How would you proceed in writing such model?

Here is an initial version

model <- 'data {
          int<lower=0> N_obs;// Number of observations
          vector[N_obs] time; //obs
          
          real<lower=0> lambda_pop;
          real<lower=0> beta_pop;
          real<lower=0> omega_lambda;
          real<lower=0> omega_beta;
        }
        parameters {
          vector<lower=0>[2] param;
        }

        model {
          //Priors
          param[1] ~ lognormal( lambda_pop , omega_lambda);
          param[2] ~ lognormal( beta_pop , omega_beta);
          time ~ weibull(param[1], param[2]);
        }'


#2

Okay, I don’t work with recurrent events so I am going to just trust that your pdf p(y|\psi) is right. I am going to work in terms of the Weibull parameterization in the Stan manual with shape \alpha and scale \sigma, but you can directly substitute \alpha with your \beta and \sigma with your \lambda. I’m also assuming that you have different observation units (I’ll call them people, but they’re whatever things are experiencing these events). Because people can have different numbers of events , I think it’s helpful to think about the two types of likelihood contributions: (1) \exp\{ - \int_0^{t_j} h(u; \sigma, \alpha)du \} for any t_j = T_c and (2) h(t_j; \sigma, \alpha) for the observed event times t_j \ne T_c. So for every person or observation unit i, you have n_i events and one censoring time, yielding a total of \sum_{i=1}^N(n_i + 1) data points from N people. (The zero times in your T vector contribute nothing at all.) You can split those \sum_{i=1}^N(n_i + 1) times into the N_e = \sum_{i=1}^N n_i event times and N_c = N censoring times.

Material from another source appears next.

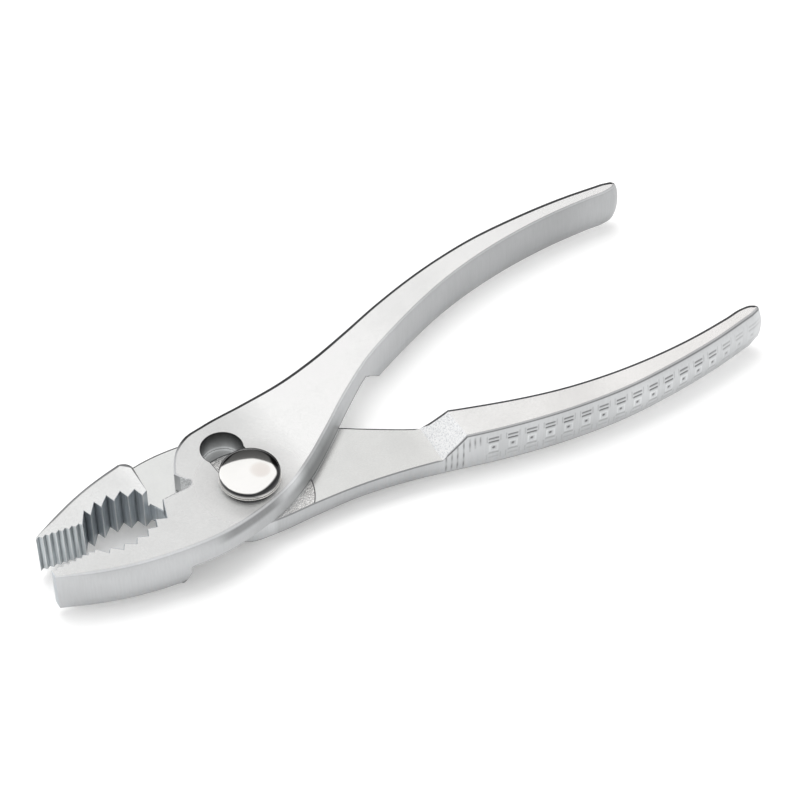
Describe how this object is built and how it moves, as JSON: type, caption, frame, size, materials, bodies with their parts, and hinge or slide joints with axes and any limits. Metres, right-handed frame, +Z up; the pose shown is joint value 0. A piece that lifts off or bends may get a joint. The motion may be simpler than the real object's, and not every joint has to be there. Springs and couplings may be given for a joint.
{
  "type": "slip joint pliers",
  "caption": "Bare steel slip joint pliers, jaws part open: toothed grip, wire cutter notch, curved handles and a domed bolt in a two-position slot.",
  "frame": {"origin": "on the bolt's axis, at the bolt's lower end flush with the nut's lower face", "axes": "+X along the tool from the jaws to the handle ends, +Y towards the slotted half's handle, +Z up along the bolt to its domed head"},
  "size_m": [0.1657, 0.0598, 0.0176],
  "materials": {
    "slotted_steel": "satin nickel-chrome plate over a drop forging, polished on the flat faces, dull and grainy in the slot, the notch and on the teeth",
    "keyed_steel": "satin nickel-chrome plate over a drop forging, matt grey on the walls, blasted dull on the lap face round the bolt",
    "bolt_steel": "polished, turned and domed",
    "washer_steel": "polished, with a bright chamfer",
    "nut_steel": "plain plated steel"
  },
  "bodies": {
    "slotted_side": {"slotted_half": "slotted_steel"},
    "slip_carrier": {"washer": "washer_steel"},
    "keyed_side": {"keyed_half": "keyed_steel", "pivot_bolt": "bolt_steel", "pivot_nut": "nut_steel"}
  },
  "joints": [
    {"name": "slip_slide", "type": "slide", "parent": "slotted_side", "child": "slip_carrier", "axis": [0, 1, 0], "range_m": [0, 0.0112]},
    {"name": "pivot_hinge", "type": "hinge", "parent": "slip_carrier", "child": "keyed_side", "pos_m": [0, 0, 0], "axis": [0, 0, 1], "range_deg": [-30, 10.6]}
  ]
}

Likelihood contribution (1) above is exactly the survival function S(t)=1-F(t), evaluated at T_c. We can use the built-in weibull_lccdf to return \log(S(T_c)).

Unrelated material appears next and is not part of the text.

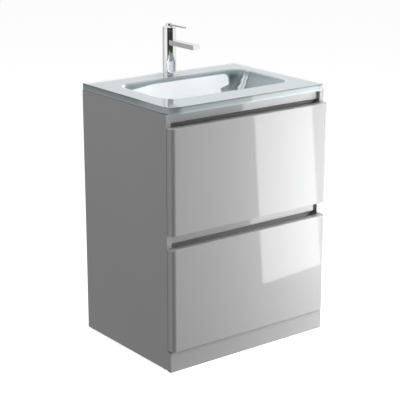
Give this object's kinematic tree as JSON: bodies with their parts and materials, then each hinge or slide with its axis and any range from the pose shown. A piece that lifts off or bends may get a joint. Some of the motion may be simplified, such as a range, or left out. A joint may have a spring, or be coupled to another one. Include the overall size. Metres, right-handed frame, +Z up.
{
  "type": "bathroom vanity cabinet",
  "caption": "Floor-standing bathroom vanity unit with stacked handleless drawers, a moulded glass basin top and a single-lever mixer tap.",
  "frame": {"origin": "on the floor, at the middle of the footprint's bounding box", "axes": "+Z up through the unit's height, -Y out of the drawer fronts, +X to the right as seen from the front"},
  "size_m": [0.6, 0.464, 0.9667],
  "materials": {
    "gloss_lacquer": "high-gloss light grey lacquer on fibreboard",
    "white_board": "light grey melamine-faced board",
    "basin_glass": "polished clear glass with pale paint behind it",
    "chrome": "polished chrome plate",
    "runner_steel": "zinc-plated rolled steel",
    "zinc_steel": "zinc-plated steel",
    "brass": "machined brass",
    "rubber": "moulded rubber",
    "plastic": "moulded acetal"
  },
  "bodies": {
    "cabinet": {"basin_seal": "rubber", "bottom_panel": "white_board", "cabinet_runner_screws": "zinc_steel", "cam_bolts": "zinc_steel", "cam_discs": "zinc_steel", "cartridge_nut": "brass", "floor_glides": "plastic", "glass_basin": "basin_glass", "lower_runner_left_cabinet": "runner_steel", "lower_runner_right_cabinet": "runner_steel", "mid_rail": "gloss_lacquer", "plinth_board": "gloss_lacquer", "rear_lower_rail": "white_board", "rear_top_rail": "white_board", "side_panel_left": "gloss_lacquer", "side_panel_right": "gloss_lacquer", "tap_aerator": "chrome", "tap_base_ring": "chrome", "tap_body": "chrome", "tap_cartridge": "plastic", "tap_clamp_nut": "brass", "tap_clamp_washer": "zinc_steel", "tap_dome": "chrome", "tap_inlet_block": "brass", "tap_spout": "chrome", "tap_stud": "zinc_steel", "top_rail": "gloss_lacquer", "upper_runner_left_cabinet": "runner_steel", "upper_runner_right_cabinet": "runner_steel", "waste_backnut": "brass", "waste_body": "chrome", "waste_cone_washer": "rubber", "waste_top_washer": "rubber"},
    "upper_drawer": {"upper_drawer_back_left": "white_board", "upper_drawer_back_right": "white_board", "upper_drawer_base": "white_board", "upper_drawer_front": "gloss_lacquer", "upper_drawer_side_left": "white_board", "upper_drawer_side_right": "white_board", "upper_front_brackets": "zinc_steel", "upper_runner_left_drawer": "runner_steel", "upper_runner_right_drawer": "runner_steel", "service_surround": "white_board"},
    "lower_drawer": {"lower_drawer_back": "white_board", "lower_drawer_base": "white_board", "lower_drawer_front": "gloss_lacquer", "lower_drawer_side_left": "white_board", "lower_drawer_side_right": "white_board", "lower_front_brackets": "zinc_steel", "lower_runner_left_drawer": "runner_steel", "lower_runner_right_drawer": "runner_steel"},
    "upper_runner_middles": {"upper_runner_left_middle": "runner_steel", "upper_runner_right_middle": "runner_steel"},
    "lower_runner_middles": {"lower_runner_left_middle": "runner_steel", "lower_runner_right_middle": "runner_steel"},
    "mixer_carrier": {"spindle_carrier": "plastic"},
    "mixer_lever": {"tap_cap": "chrome", "tap_lever": "chrome", "tap_spindle": "zinc_steel"},
    "click_plug": {"waste_plug": "chrome"}
  },
  "joints": [
    {"name": "upper_drawer_slide", "type": "slide", "parent": "cabinet", "child": "upper_drawer", "axis": [0, -1, 0], "range_m": [0, 0.32]},
    {"name": "lower_drawer_slide", "type": "slide", "parent": "cabinet", "child": "lower_drawer", "axis": [0, -1, 0], "range_m": [0, 0.32]},
    {"name": "upper_runner_slide", "type": "slide", "parent": "cabinet", "child": "upper_runner_middles", "axis": [0, -1, 0], "range_m": [0, 0.16]},
    {"name": "lower_runner_slide", "type": "slide", "parent": "cabinet", "child": "lower_runner_middles", "axis": [0, -1, 0], "range_m": [0, 0.16]},
    {"name": "mixer_swivel", "type": "hinge", "parent": "cabinet", "child": "mixer_carrier", "pos_m": [0, 0.19, 0.921], "axis": [0, 0, 1], "range_deg": [-45, 45]},
    {"name": "mixer_lift", "type": "hinge", "parent": "mixer_carrier", "child": "mixer_lever", "pos_m": [0, 0.19, 0.921], "axis": [-1, 0, 0], "range_deg": [0, 14]},
    {"name": "plug_press", "type": "slide", "parent": "cabinet", "child": "click_plug", "axis": [0, 0, -1], "range_m": [0, 0.008]}
  ],
  "couplings": [
    {"joint": "upper_runner_slide", "follows": "upper_drawer_slide", "ratio": 0.5},
    {"joint": "lower_runner_slide", "follows": "lower_drawer_slide", "ratio": 0.5}
  ]
}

For likelihood contributions of type (2), you could hard-code the hazard function in terms of \alpha and \sigma, or you can use the fact that in survival analysis, h(t) = f(t)/S(t), and thus \log(h(t)) = \log(f(t)) - \log(S(t)). Stan is going to be doing everything in terms of the log-likelihood anyway, so this lets us write the hazard in terms of two built-in functions weibull_lpdf and weibull_lccdf, which return \log(f(t)) and \log(S(t)), respectively.

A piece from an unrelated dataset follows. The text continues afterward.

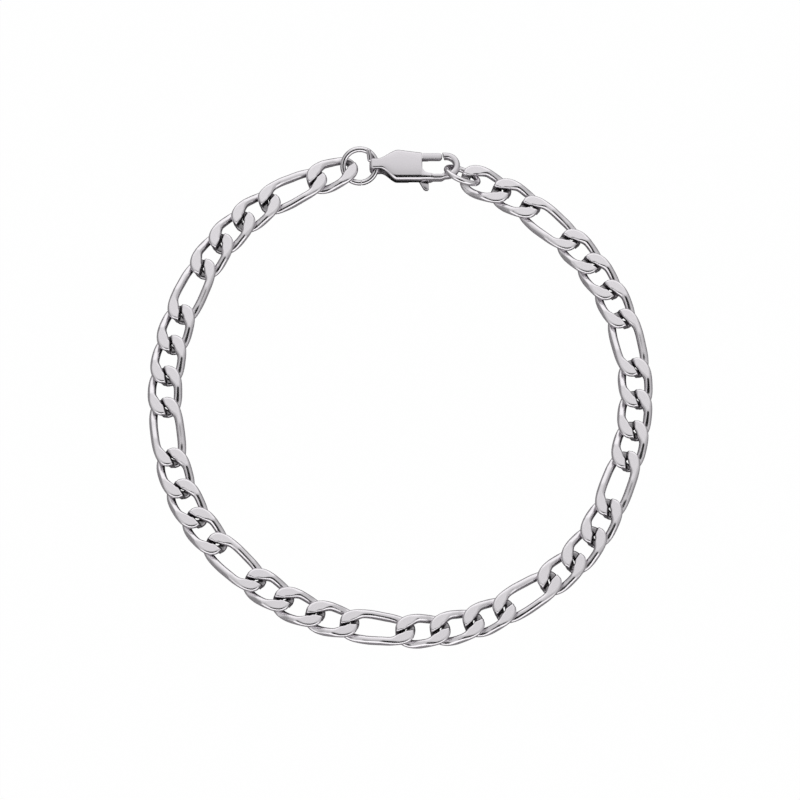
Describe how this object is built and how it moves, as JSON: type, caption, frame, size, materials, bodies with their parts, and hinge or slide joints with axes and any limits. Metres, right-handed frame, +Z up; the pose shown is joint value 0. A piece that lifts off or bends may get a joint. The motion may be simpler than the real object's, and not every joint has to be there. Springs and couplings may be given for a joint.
{
  "type": "link bracelet",
  "caption": "Flattened curb-link chain bracelet with one long link to three short ones, closed by a lobster clasp, lying flat in a loop.",
  "frame": {"origin": "middle of the loop seen from above, on the surface that the bracelet lies on", "axes": "+Z up, +X along the clasp from its eye to its hook, +Y from the loop's middle towards the clasp"},
  "size_m": [0.0696, 0.0742, 0.0044],
  "materials": {
    "links": "polished",
    "rings": "polished",
    "clasp": "polished",
    "lever": "satin"
  },
  "bodies": {
    "bracelet": {"link_01": "links", "link_02": "links", "link_03": "links", "link_04": "links", "link_05": "links", "link_06": "links", "link_07": "links", "link_08": "links", "link_09": "links", "link_10": "links", "link_11": "links", "link_12": "links", "link_13": "links", "link_14": "links", "link_15": "links", "link_16": "links", "link_17": "links", "link_18": "links", "link_19": "links", "link_20": "links", "link_21": "links", "link_22": "links", "link_23": "links", "link_24": "links", "link_25": "links", "link_26": "links", "link_27": "links", "link_28": "links", "link_29": "links", "link_30": "links", "link_31": "links", "link_32": "links", "link_33": "links", "link_34": "links", "link_35": "links", "link_36": "links", "jump_ring": "rings", "end_ring": "rings", "clasp_body": "clasp", "clasp_pin": "lever"},
    "lever": {"clasp_lever": "lever"}
  },
  "joints": [
    {"name": "lever_hinge", "type": "hinge", "parent": "bracelet", "child": "lever", "pos_m": [0.00189, 0.03438, 0.001], "axis": [0, 0, 1], "range_deg": [-24, 0], "stiffness_Nm_per_rad": 0.004, "springref_deg": 11.46}
  ]
}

I’m not sure I 100% understand your existing T object in R, but I think you could run this in R:

event_times <- T[!(T %in% c(0, T_c))]
cens_times <- T[T == T_c]
N_e <- length(event_times)
N_c <- length(cens_times)

Then if you provide values for alpha_pop, omega_alpha, sigma_pop, and omega_sigma, you could use the following Stan code:

data {
  int<lower=1> N_e; // Number of total observed events
  int<lower=1> N_c; // Number of total censoring times ( = # observation units)
  vector<lower=0>[N_e] event_times; // Times of event occurrence
  vector<lower=0>[N_c] cens_times; // Censoring times (maybe just N copies of T_c?)
  real<lower=0> alpha_pop;
  real<lower=0> sigma_pop;
  real<lower=0> omega_alpha;
  real<lower=0> omega_sigma;
}
parameters {
  real<lower=0> alpha; // Weibull shape
  real<lower=0> sigma; // Weibull scale
}
model {
  // prior
  alpha ~ lognormal(alpha_pop, omega_alpha);
  sigma ~ lognormal(sigma_pop, omega_sigma);
  
  // likelihood
  for (n_e in 1:N_e) {
    target += weibull_lpdf(event_times[n_e] | alpha, sigma) - 
              weibull_lccdf(event_times[n_e] | alpha, sigma);
  } 
  for (n_c in 1:N_c) {
    target += weibull_lccdf(cens_times[n_c] | alpha, sigma);
  }
}

Of course, I can’t test this code without your data but that should hopefully be able to get you started. If I’ve understood your model right, I think you should even be able to vectorize by replacing the whole likelihood part with

  // likelihood
  target += weibull_lpdf(event_times | alpha, sigma) - 
            weibull_lccdf(event_times | alpha, sigma) +
            weibull_lccdf(cens_times | alpha, sigma);

Hope that helps.


#3

It helps. Thank you.

Indeed I have N individual but it does not matter here since I am trying to sample from an individual posterior distribution. (so I only deal with a vector of observations for a particular individual since they are independent in my problem).

Will try your code and let you know


#4

Hi there,

Juste as simple question:
In

alpha ~ lognormal(alpha_pop, omega_alpha);

omega_alpha is the variance or the standard deviation in rstan?

Thanks


#5

It’s neither. If you look at the pdf definition for lognormal in the Stan manual, you can see that if Y \sim \mathrm{lognormal}(\mu, \sigma), then \mu and \sigma are the standard deviation of X = \log(Y), which is normally distributed. So \sigma cannot be the same as either the standard deviation or the variance of Y itself. The variance of Y would be [\exp(\sigma ^{2})-1]\exp(2\mu +\sigma ^{2}), according to the all-knowing Wikipedia.


#6

Absolutely. So rry about that. My question is even simpler

alpha ~ normal(alpha_pop, omega_alpha);

Here omega_alpha is the variance or the std?

Thanks!


#7

If you look in the Stan manual for the normal distribution, you can see that the second argument (sigma, or \sigma) shows up squared in the denominator of the \exp(\cdot) part of the pdf. That means it must be the standard deviation, not the variance. It’s just like R in that respect.